LASA Forms New Velocity Dance Team

Edith Holmsten, Staff Writer

Since its foundation in 2007, LASA has had a combined dance team with LBJ called the First Ladies. With LASA moving campuses for the 2021-22 school year, LASA is forming a new dance team called the Velocity Dance Team.

The team held informational sessions on Feb. 25 and March 10 to recruit new members to the team and to provide information about the tryout process. The application deadline for the team was March 8, and dancers tried out for the team on March 25. 

LASA dance teacher and Velocity coach Paige Edwards is confident that the team will be able to recruit dancers for the 2021-22 school year. Edwards said she has 17 applications for the team so far, which she was glad to see.

“I was pleasantly surprised to see that number,” Edwards said. “That’s the amount we actually have on the team this year.”

Along with recruiting potential team members, Edwards is also picking out new uniform designs for the team. Edwards worked with advanced graphic design teacher Jill Giulietti to create the logo and a uniform company to choose the uniform’s colors.

“I’ve been working with a uniform company to come up with the new designs for the field uniform, and the chosen one that was really, really wonderful has a very clean, polished look with a lot of colors in it and sparkles to it as well,” Edwards said.

Sophomore First Ladies member Carter Matheny said that she was excited to start new choreography traditions for the Velocity Dance Team. Matheny is inspired by how Bowie High School has a line dance that they have been doing for years and hopes to be able to create a similar long-lasting tradition for the Velocity Dance Team. 

“They have a dance that they’ve been doing since the start of [the team] that they do every single year,” Matheny said, “and one of my friends was looking at it, and I was like, ‘Oh my God, imagine being the people who made up that dance and realizing that girls are still practicing it and doing it,’ and it’s something that just brings the community together.”

Matheny said that she is also excited about how the new name of the team might facilitate more inclusion. The Velocity Dance Team is not connected to a specific gender like the First Ladies team name, so Matheny said she hopes the name will help more students feel welcome.
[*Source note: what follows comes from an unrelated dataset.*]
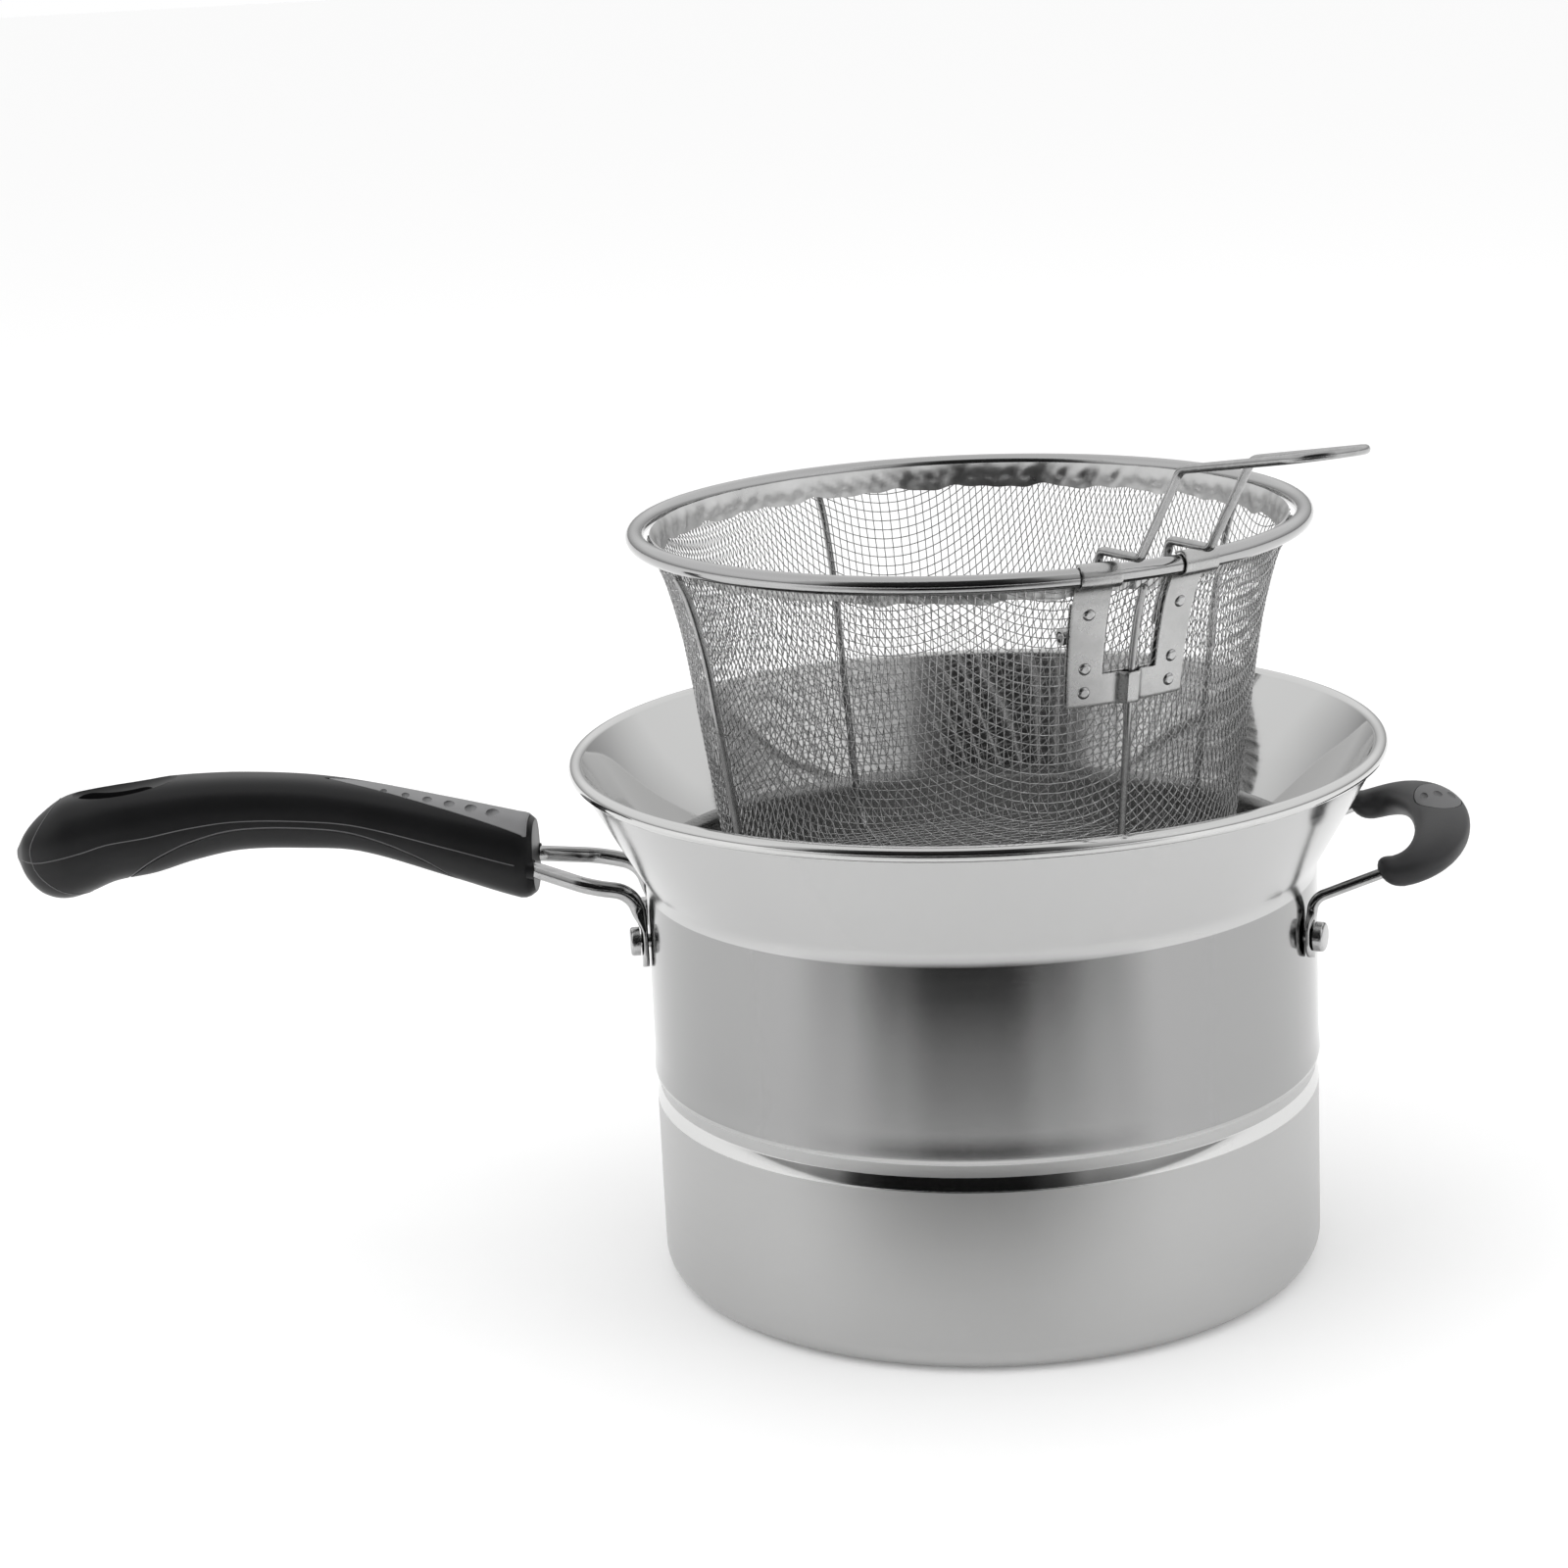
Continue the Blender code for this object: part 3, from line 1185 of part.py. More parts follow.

“Since it’s a gender-neutral name, we can have some guys come in, just anybody welcomed to join, and dance with us because the whole reason why we have a dance team is to dance and to enjoy dancing and to have a fun experience,” Matheny said.

Sydney Yium, a junior and a current Junior Lieutenant on the First Ladies, said that she was also looking forward to being one of the trailblazers for the new team. However, Yium also said that she would miss her time with LBJ students through the merged team of First Ladies.

“I’ll miss having the opportunity to learn more about the LBJ community and have experiences outside of LASA with other schools,” Yium said. “I think that’s a really important learning experience, and I think it’ll be hard to go without that. I love my friends from LBJ on the team with my whole heart, and I’ll definitely miss them.”

In addition to missing her teammates from LBJ, Yium will miss the traditions that come with being a part of the First Ladies. When LASA moves campuses for the 2021-22 school year, the Velocity Dance Team will be unable to keep specific traditions that are rooted in the LBJ building.

“We do small things, like in the locker room, in our dance room, there’s handprints on the wall from all the seniors who have graduated, and obviously, we can’t take that with us because we’re moving campuses,” Yium said. “Big things like events are definitely going to change, and smaller things like handprints and friendships are going to change too.”

Both Yium and Matheny said the split of the First Ladies and formation of LASA’s Velocity Dance Team provide both opportunities and challenges. However, overall, Edwards is looking forward to the ability to start a new team.

“That’s kind of a once-in-a-lifetime opportunity,” Edwards said, “so I am so thankful to be able to lay the foundation for the school and see it progress for many, many years.”